Precisely this is what organisations try to do when they shop around in methodology land without knowing how these methods work and where they link.
Letting all the different influences appreciate their values and join them in meaningful collaboration for a common goal is the utmost responsibility of the leadership.
Then, the audience might recognise the style and can appreciate the performance.
But how to start?
Start by asking the right questions!
I believe that we don’t change the world by asking questions that we can solve in a single sprint. Our questions should be shaped in a way that they guide us towards more insights and connect short-term and long-term thinking.
There is a lot of worth in asking the right question. For example, if you start a project with ‘How can we’ it is clear that we assume that we can solve the problem. This means that by using the word ‘can,’ we focus on the solution, not the challenge. This leads to short-term fixing and assumptions based on what we think we know.
Assumption-based projects can be costly and always have pressure at the end of the project. They come with many ad hoc changes and quick fixes to make it shippable.
It is much better to use the formula, How might we? There are many versions of the How Might We question, some call it ‘problem statement’ (Nielsen Norman Group) or ‘design challenge’ (IDEO design kit), ‘user point of view’ or just ‘beautiful question’.
The unanswered question as a guide
We all know that most client assignments start with a problem or a solution in mind. To tackle the problem or just fix the solution is the main focus. So, the biggest challenge for meaningful collaborations is to check if the assumption of the situation or solution is right. We also want to see if the research and its insights are evenly distributed in the organisation or just the ‘crazy idea of the most extroverted’. That’s why it is essential to mutually agree on what is what I suggest to call it: the unanswered question.
A ‘problem statement’ or ‘design challenge’ to my ears sound too much solution- or product-service-oriented and often stimulate short-term quick fix sprint thinking.
That’s why I prefer to call it the unanswered question; it gives the company more space to explore what exactly is going on.
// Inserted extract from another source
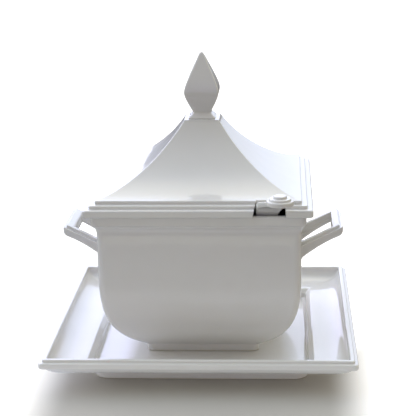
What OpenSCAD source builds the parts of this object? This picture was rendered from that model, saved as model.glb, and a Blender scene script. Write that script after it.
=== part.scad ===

It also helps to connect short term and long term thinking in understanding if an iteration, innovation or transformation is needed.
The unanswered question by Charles Ives
Let’s get some musical inspiration. The unanswered question is a short orchestral piece composed by Charles E. Ives. I invite you to listen to the song and try to think about an unanswered question of your own.
A short description of the piece: the orchestration of the work is in three musical sections. It starts with the ‘silence of the druids’ – who know, see and hear nothing. The strings represent it without tempo or dynamic changes. Then, the trumpet states ‘the perennial question of existence’ in the same tone of voice several times.
The flutes or woodwinds try to answer the question and gradually become more active, faster, and louder.
For all the music lovers out there, here is an analysis of the unanswered question and more info about the composer Charles Ives, who worked most of his life selling insurance.
The unanswered Question template
I enclosed the how might we formula into an unanswered question template with short instructions and also a Spotify link to scan with your mobile to use the music as an inspiration and explanation in the workshop.
‘How’ stands for ‘we don’t know the answer yet’, ‘might’ for ‘we even don’t know if it is possible’ and ‘we’ stands for ‘this is a group effort and needs meaningful collaboration’.
On the right side of the template, you find the six cues of music thinking. The different parts of the template correspond with one or more of the six cues.
The first part – given the fact – connects the cues JAMMIN’, EMPATHY and PERSONALITY. This means that there must be facts that give input to the SCORE that guides AGILITY and Jammin’.
And finally, everything should lead to a REMIX. And while the ensemble is performing the audience is listening and we start the first iteration.
Unanswered question storming
Try an ‘Unanswered Question Storming’ of about 50 variations of the formula above. You can print the template in A4 and ask the participants to write as many unanswered questions as possible. Start with listening to the unanswered question by Charles Ives. Get a feel what the words mean and how they send us in specific directions.
I am sure there will be one that is worth exploring.
If you have the right questions it is easy to connect all the tools and methodologies that help to realise at least the first iteration of a possible solution.